Turkle mencionou a revista Wired, cuja matéria de capa da edição de janeiro “celebrou como os robôs estão assumindo papéis em cada aspecto de nossas vidas”. Robôs na forma de brinquedos e bonecas, animais de estimação e enfermeiros para cuidar de doentes. Produtos com inteligência artificial não apenas nas tradicionais formas humanoides, mas imperceptíveis e ao mesmo tempo onipresentes, como o assistente digital Siri, que ocupa os mais novos iPhones e iPads e responde aos pedidos dos usuários.

“A mensagem da reportagem é típica de como o assunto vem sendo tratado há décadas. Trata-se de um argumento com duas partes. Na primeira, os robôs nos tornam mais humanos ao ampliar alternativas de relacionamento, uma vez que agora podemos nos relacionar com eles. Ou seja, eles seriam uma 'nova espécie'. A segunda parte do argumento é que não importa o que as pessoas façam, se um robô puder ser inserido naquele papel, o papel não é, por definição, humano. E isso inclui as tarefas de conversar ou de tomar conta de uma pessoa, por exemplo”, disse Turkle.

“Leciono no MIT, onde muitos concordam com essa posição. Isso significa que há anos alguns de meus colegas mais brilhantes têm investigado a questão dos robôs como companhia humana. Um de meus estudantes usou até mesmo a voz de sua filha para um robô-boneca que desenvolveu, o My Real Baby, um sucesso cuja propaganda destaca a capacidade de ensinar habilidades de socialização a crianças”, contou.

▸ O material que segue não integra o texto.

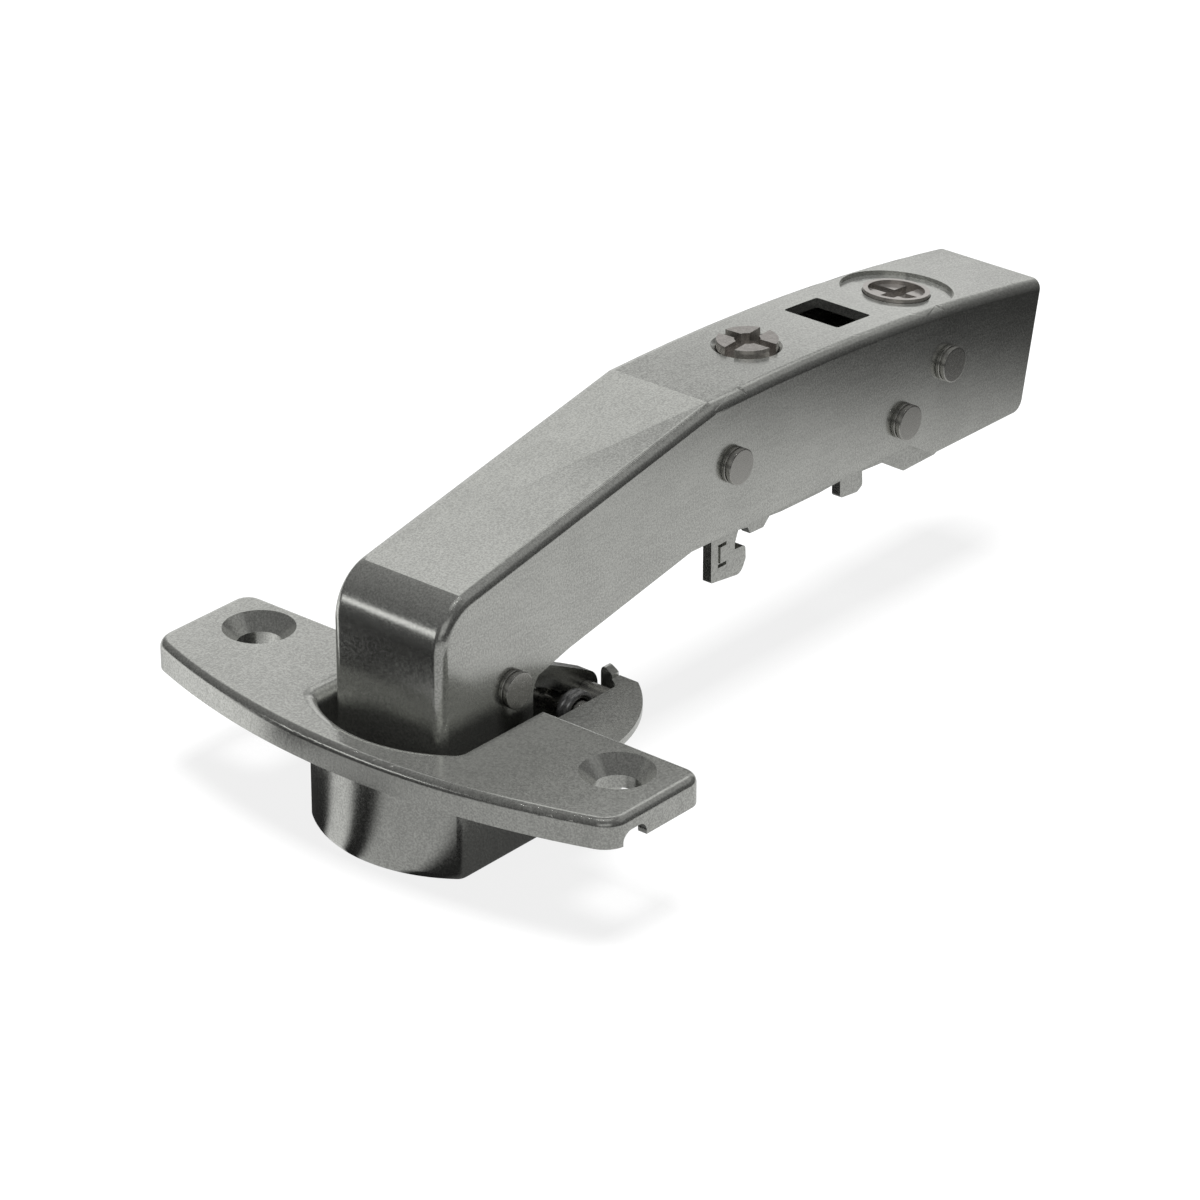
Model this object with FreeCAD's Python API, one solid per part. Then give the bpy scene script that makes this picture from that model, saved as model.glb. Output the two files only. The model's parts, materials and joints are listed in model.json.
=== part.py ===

“Foi no MIT que conheci a ideia da robótica social, por meio da qual os pesquisadores imaginam robôs como professores, assistentes e melhores amigos para pessoas solitárias, jovens ou idosos. Em uma pesquisa que fiz sobre o tema, um dos entrevistados inclusive destacou que preferia poder ter um robô para cuidar de sua mãe idosa do que contratar uma pessoa desconhecida. Outra disse gostar mais da ideia de ter um robô do que uma babá na qual não confiasse”, disse.

Turkle considera que há muitas formas em que robôs ou sistemas de inteligência artificial podem e poderão ser muito úteis no dia a dia, mas alerta para o risco de se depender em demasia dessa possibilidade aberta pela tecnologia. Robôs são máquinas, não substitutos de pessoas.

“Então, de que falamos quando falamos sobre robôs? Falamos de nossos próprios medos e de nossas decepções conosco e com o próximo. Falamos de nossa falta de comunidade. De nossa falta de tempo. As pessoas sonham com robôs que resolvam seus problemas particulares e suas dificuldades de relacionamento”, disse Turkle.

“Mas eu vejo um caminho diferente. Espero que, ao falar sobre o equívoco de imaginar a salvação por meio da companhia de robôs, eu possa colocar uma sombra sobre esse encantamento. Talvez possamos nos dedicar ao potencial de como a tecnologia robótica pode nos ajudar de diferentes maneiras. Ou simplesmente nos dedicar a desenvolver esse potencial em nós mesmos. Minha principal restrição a respeito de amigos artificiais é muito simples: se gastamos tempo com eles, passamos menos tempo entre nós. Ou com nossos pais, filhos e amigos”, disse.